STATED EXERCISE: Please give the listing again in its entirety, exactly as written.

______

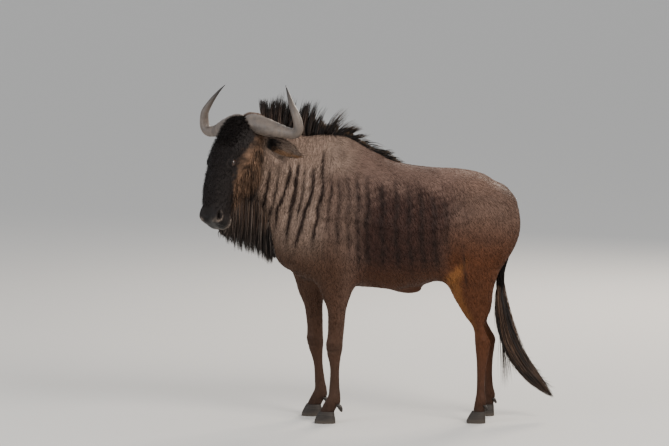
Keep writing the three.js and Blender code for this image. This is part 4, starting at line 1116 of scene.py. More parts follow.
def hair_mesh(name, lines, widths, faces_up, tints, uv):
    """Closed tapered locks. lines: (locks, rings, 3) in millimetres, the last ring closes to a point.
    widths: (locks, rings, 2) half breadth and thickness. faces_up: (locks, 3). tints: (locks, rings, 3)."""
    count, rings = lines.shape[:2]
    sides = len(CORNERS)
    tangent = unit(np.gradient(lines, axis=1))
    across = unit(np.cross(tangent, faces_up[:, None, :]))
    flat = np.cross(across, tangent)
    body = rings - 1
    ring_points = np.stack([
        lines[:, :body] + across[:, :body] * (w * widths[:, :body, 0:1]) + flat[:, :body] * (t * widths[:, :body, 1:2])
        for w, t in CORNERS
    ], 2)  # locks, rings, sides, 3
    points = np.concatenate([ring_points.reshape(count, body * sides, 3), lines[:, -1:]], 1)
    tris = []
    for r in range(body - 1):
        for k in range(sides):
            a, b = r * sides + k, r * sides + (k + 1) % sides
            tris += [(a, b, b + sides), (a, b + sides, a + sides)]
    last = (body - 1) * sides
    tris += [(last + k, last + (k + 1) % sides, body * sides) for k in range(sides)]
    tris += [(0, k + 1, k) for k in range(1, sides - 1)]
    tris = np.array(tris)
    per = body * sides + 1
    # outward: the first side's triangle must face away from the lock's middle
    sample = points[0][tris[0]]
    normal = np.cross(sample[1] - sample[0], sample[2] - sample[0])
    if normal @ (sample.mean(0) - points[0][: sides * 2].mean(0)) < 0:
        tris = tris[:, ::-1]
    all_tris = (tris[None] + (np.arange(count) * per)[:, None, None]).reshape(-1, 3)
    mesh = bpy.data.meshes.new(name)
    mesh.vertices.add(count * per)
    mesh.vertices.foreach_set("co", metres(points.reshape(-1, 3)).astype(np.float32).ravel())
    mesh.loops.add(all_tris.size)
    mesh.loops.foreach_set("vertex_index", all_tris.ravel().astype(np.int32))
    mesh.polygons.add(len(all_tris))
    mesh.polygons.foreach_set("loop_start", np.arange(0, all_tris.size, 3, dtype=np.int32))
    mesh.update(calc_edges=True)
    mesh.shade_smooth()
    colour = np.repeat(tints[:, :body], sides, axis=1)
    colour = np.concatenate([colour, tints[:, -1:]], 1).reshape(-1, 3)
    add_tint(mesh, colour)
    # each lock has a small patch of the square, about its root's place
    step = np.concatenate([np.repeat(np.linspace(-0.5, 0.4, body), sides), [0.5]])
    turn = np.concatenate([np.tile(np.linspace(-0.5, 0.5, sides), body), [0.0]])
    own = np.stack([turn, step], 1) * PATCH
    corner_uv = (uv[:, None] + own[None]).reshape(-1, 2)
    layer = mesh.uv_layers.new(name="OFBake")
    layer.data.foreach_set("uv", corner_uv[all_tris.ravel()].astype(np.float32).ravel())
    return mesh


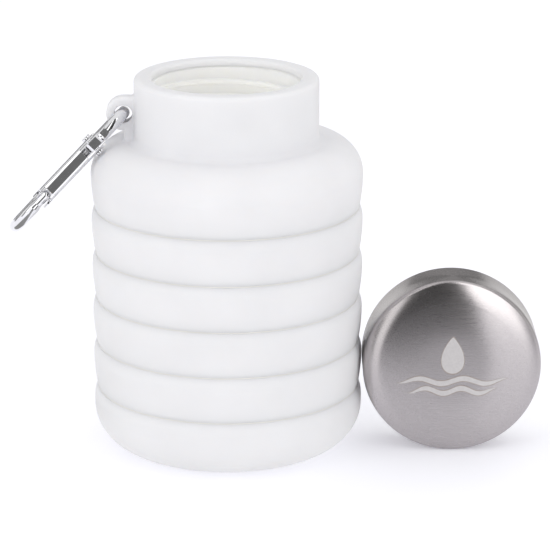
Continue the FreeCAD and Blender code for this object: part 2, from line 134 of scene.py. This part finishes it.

______

THE COMPLETED TASK:
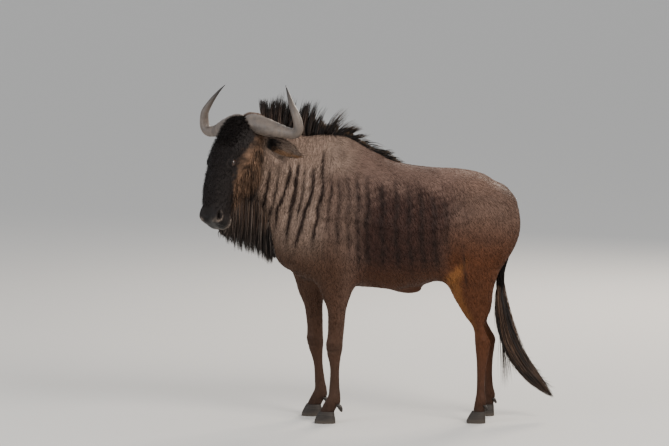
Keep writing the three.js and Blender code for this image. This is part 4, starting at line 1116 of scene.py. More parts follow.
def hair_mesh(name, lines, widths, faces_up, tints, uv):
    """Closed tapered locks. lines: (locks, rings, 3) in millimetres, the last ring closes to a point.
    widths: (locks, rings, 2) half breadth and thickness. faces_up: (locks, 3). tints: (locks, rings, 3)."""
    count, rings = lines.shape[:2]
    sides = len(CORNERS)
    tangent = unit(np.gradient(lines, axis=1))
    across = unit(np.cross(tangent, faces_up[:, None, :]))
    flat = np.cross(across, tangent)
    body = rings - 1
    ring_points = np.stack([
        lines[:, :body] + across[:, :body] * (w * widths[:, :body, 0:1]) + flat[:, :body] * (t * widths[:, :body, 1:2])
        for w, t in CORNERS
    ], 2)  # locks, rings, sides, 3
    points = np.concatenate([ring_points.reshape(count, body * sides, 3), lines[:, -1:]], 1)
    tris = []
    for r in range(body - 1):
        for k in range(sides):
            a, b = r * sides + k, r * sides + (k + 1) % sides
            tris += [(a, b, b + sides), (a, b + sides, a + sides)]
    last = (body - 1) * sides
    tris += [(last + k, last + (k + 1) % sides, body * sides) for k in range(sides)]
    tris += [(0, k + 1, k) for k in range(1, sides - 1)]
    tris = np.array(tris)
    per = body * sides + 1
    # outward: the first side's triangle must face away from the lock's middle
    sample = points[0][tris[0]]
    normal = np.cross(sample[1] - sample[0], sample[2] - sample[0])
    if normal @ (sample.mean(0) - points[0][: sides * 2].mean(0)) < 0:
        tris = tris[:, ::-1]
    all_tris = (tris[None] + (np.arange(count) * per)[:, None, None]).reshape(-1, 3)
    mesh = bpy.data.meshes.new(name)
    mesh.vertices.add(count * per)
    mesh.vertices.foreach_set("co", metres(points.reshape(-1, 3)).astype(np.float32).ravel())
    mesh.loops.add(all_tris.size)
    mesh.loops.foreach_set("vertex_index", all_tris.ravel().astype(np.int32))
    mesh.polygons.add(len(all_tris))
    mesh.polygons.foreach_set("loop_start", np.arange(0, all_tris.size, 3, dtype=np.int32))
    mesh.update(calc_edges=True)
    mesh.shade_smooth()
    colour = np.repeat(tints[:, :body], sides, axis=1)
    colour = np.concatenate([colour, tints[:, -1:]], 1).reshape(-1, 3)
    add_tint(mesh, colour)
    # each lock has a small patch of the square, about its root's place
    step = np.concatenate([np.repeat(np.linspace(-0.5, 0.4, body), sides), [0.5]])
    turn = np.concatenate([np.tile(np.linspace(-0.5, 0.5, sides), body), [0.0]])
    own = np.stack([turn, step], 1) * PATCH
    corner_uv = (uv[:, None] + own[None]).reshape(-1, 2)
    layer = mesh.uv_layers.new(name="OFBake")
    layer.data.foreach_set("uv", corner_uv[all_tris.ravel()].astype(np.float32).ravel())
    return mesh


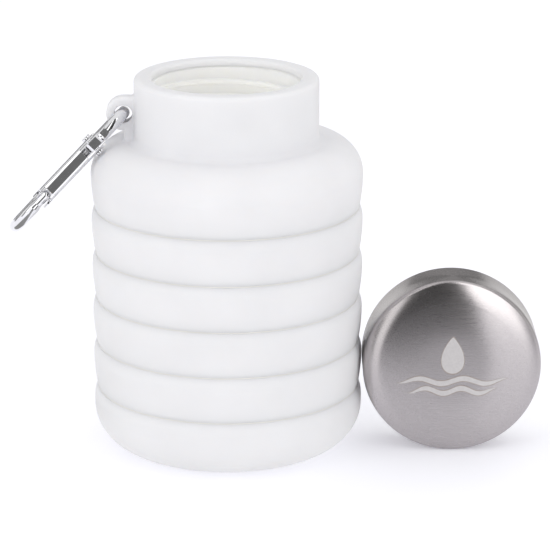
Continue the FreeCAD and Blender code for this object: part 2, from line 134 of scene.py. This part finishes it.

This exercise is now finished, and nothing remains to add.